New synthetic routes for preparing perovskites: Electrochemical oxidation and oxidation by NO₂

Two new synthetic low temperature routes for preparing perovskite-related materials, especially metastable phases are depicted. The first one, the electrochemical oxidation, uses the electric field as the driving force for intercalating oxygen atoms within parent oxide networks. The reaction is achieved under anodic potential, in alkaline solution (1 M KOH or NaOH), at room temperature, in air. This process has been used for preparing various perovskite compounds such as AMO₃ (A = Sr, La; M = Fe_1-xCo_x) or A₂MO_4+δ (A = La, Nd, Sr). The most relevant results are reported. Potentiostatic and galvanostatic experiments have shown that the amount of intercalated oxygen can be controlled and that the process is reversible.

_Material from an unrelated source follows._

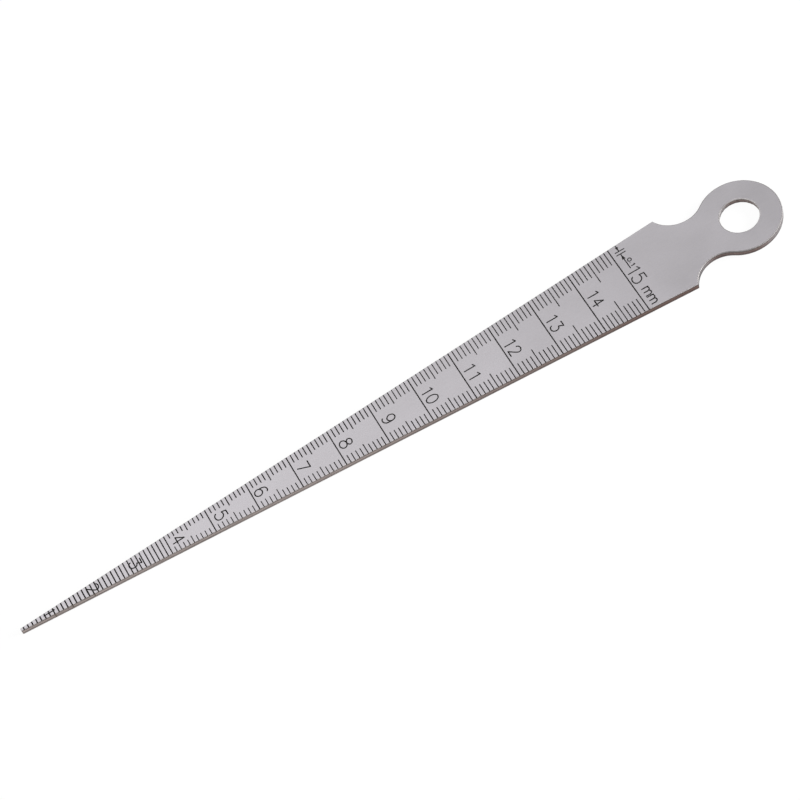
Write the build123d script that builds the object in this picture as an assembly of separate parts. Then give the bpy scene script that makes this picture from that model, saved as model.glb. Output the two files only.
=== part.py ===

Structural as well as electronic aspects of the oxygen intercalation are discussed and a reaction mechanism is proposed. The second route is based on the exothermic reaction of nitrogen dioxide NO₂ with NH⁺₄ ions at moderate temperatures (typically T < 300°C), which allowed the destruction of NH⁺₄ cations in situ. Topotactic reactions are described for preparing new hexagonal forms of WO₃ or MoO₃. The reaction process is discussed.